Upon finishing this, Chris came home and I told him what I was doing. Immediately, he tried to talk me out of it, asserting that floating point was good enough for geocoding. I tried to counter by explaining all the floating point calculations being performed in distance, but in the end he won. I no longer think it would be a very important change to convert everything in geopy to use the Decimal type.

What finally convinced me was this quote from the Vincenty distance page I used for reference:

Vincenty’s formula is accurate to within 0.5mm, or 0.000015″ (!), on the ellipsoid being used.

0.000015 arcseconds is about 4.16667e-9 degrees. Well, if floating point is good to about 10 decimal places, I guess Chris wins this time...

Still, if anyone wants Decimal support in the future, maybe I'll just ask Don Peterson for permission to include decimalfuncs with geopy...

Update: On second thought, maybe I will just continue implementing my own trig functions for Decimals. Chris and I just spent a while investigating the precision of my atan vs. decimalfunc's, and mine seems to be faster and more precise.

geopy gets distance and util modules

If you check out geopy trunk right now you'll notice a few changes.

I introduced two modules: util and distance.

util now contains the parse_geo and arc_angle functions, and will grow more in the future.

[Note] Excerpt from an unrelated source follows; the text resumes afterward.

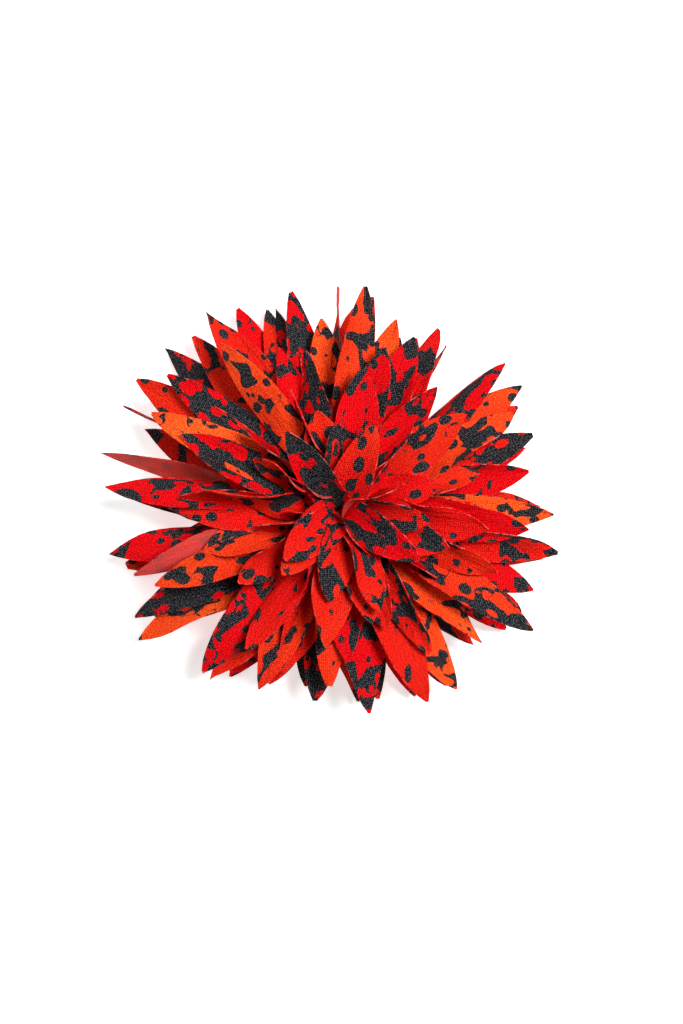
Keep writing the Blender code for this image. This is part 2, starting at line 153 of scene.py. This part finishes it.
class Petal:
    """The curved middle line of one petal and how its cross-section turns, curls, folds and waves."""

    LIFT_SPREAD = (-2, 2)  # degrees
    ARCH_SPREAD = (-3, 5)
    TIP_SPREAD = (-16, 16)
    ROLLS = (-38, 38)
    EDGE_ROLLS = (-78, 78)  # of a petal turned on edge
    TWISTED_ROLLS = (-125, 125)  # of one that shows its underside
    TWISTS = (4, 14)
    CUPS = (0.02, 0.17)  # curvature across the petal, 1/mm
    CUP_SIDES = (-1, 1, 1, 1)  # one in four curls downwards
    CREASES = (0, 0.15, 0.3, 0.45)  # slope of the fold along the middle
    WAVE_HEIGHTS = (0.3, 1.0)  # mm, at the cut edges
    WAVE_COUNTS = (1.0, 2.4)
    WIDTHS = (0.88, 1.06)  # share of the cut width
    TONES = (-0.02, 0.02)  # above 0, the petal has more charcoal
    STYLE_TONES = {"k": 0.17, "d": 0.06, "r": -0.05}
    GLOW_SPREAD = (-0.2, 0.4)  # painted glow of light shining through the thin cloth, from 0, red, to 1, orange
    ORANGE_GLOW = 0.7
    CLOTH_WIDTH = 400  # mm of printed cloth that the petals are cut from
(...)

distance is a bigger addition and contains helpful functions for calculating geodesic distances. I planned to add this eventually, but development was sparked by a request from Chris Mulligan.

There are two distance formulas: Great-circle (aka haversine, aka spherical law of cosines) distance and Vincenty distance.

Great-circle distance uses a spherical model of the earth, using the average great-circle radius of 6372.795 kilometers (this is configurable). This results in an error of up to about 0.5%.

Vincenty distance uses a more accurate ellipsoidal model of the earth. This is the default distance formula, and is thus aliased as distance.distance — so you can easily swap out distance formulas just by changing distance.distance at the top of your code. There are multiple popular ellipsoidal models, and which one will be the most accurate depends on where your points are located on the earth. geopy includes a few good models in the distance.ELLIPSOIDS dictionary:

#             model             major (km)   minor (km)     flattening
ELLIPSOIDS = {'WGS-84':        (6378.137,    6356.7523142,  1 / 298.257223563),
              'GRS-80':        (6378.137,    6356.7523141,  1 / 298.257222101),
              'Airy (1830)':   (6377.563396, 6356.256909,   1 / 299.3249646),
              'Intl 1924':     (6378.388,    6356.911946,   1 / 297.0),
              'Clarke (1880)': (6378.249145, 6356.51486955, 1 / 293.465),
              'GRS-67':        (6378.1600,   6356.774719,   1 / 298.25),
              }

Here's an example usage of distance.distance:

>>> from geopy import distance
>>> import Case
>>> wiki = Case.Geocode.CaseWikiGeocoder()
>>> _, a = wiki.geocode('Wade')
>>> _, b = wiki.geocode('Fribley')
>>> distance.distance(a, b).kilometers
1.342250272726943
>>> distance.distance(a, b).miles
0.83403565192666562

Using Great-circle distance:

>>> distance.distance = distance.GreatCircleDistance
>>> distance.distance(a, b).miles
0.835175984734287

You can change the ellipsoid model used by the Vincenty formula like so:

>>> distance.VincentyDistance.ELLIPSOID = 'Intl 1924'

The above model name will automatically be retrieved from the ELLIPSOIDS dictionary. Alternatively, you can specify the model values directly:

>>> distance.VincentyDistance.ELLIPSOID = (6377., 6356., 1 / 297.)

Oh yeah, you can add distances too (for paths and such). Here's the distance from Fribley to Wade to Phi Kappa Theta:

>>> _, c = wiki.geocode('Phi Kappa Theta')
>>> (distance.distance(b, a) + distance.distance(a, c)).miles
1.0596624112817861

Also included in the distance module are functions for converting between length units (kilometers, miles, feet, nautical miles), and calculating a destination given a starting point, initial bearing, and distance.

This stuff is still just in trunk, no egg or updated documentation yet...

geopy: Now on Google Code, More Geocoders

I decided to try out the Google's Project Hosting feature for geopy. You can find the hosted page at code.google.com/p/geopy. So far it seems pretty sweet and very easy to administer.

I added a geocoder for Microsoft's Windows Live Local (powered by Virtual Earth) to the geocoders module. Sadly, they don't actually have a non-JavaScript geocoding API, so I had to reverse-engineer it.

Norman Khine and I have been investigating issues geocoding UK addresses with the Google Maps API. Due to contractual reasons, they can't offer geocoded addresses with their HTTP geocoder. So instead I again had to reverse-engineer their JavaScript to get it to work. The geocoded results aren't always accurate, but this is Google's problem and not geopy's.

I also tried to add a geocoder for MapQuest's OpenAPI. It is possible to get geocoded results over HTTP (although they don't tell you how, you have to look at their JavaScript or guess), but unfortunately they require you to parse the input location first. This is totally lame. You're telling me they can't parse the address into street, city, country for me? I didn't want to have to do this, but I now plan to add address parsing methods to geopy.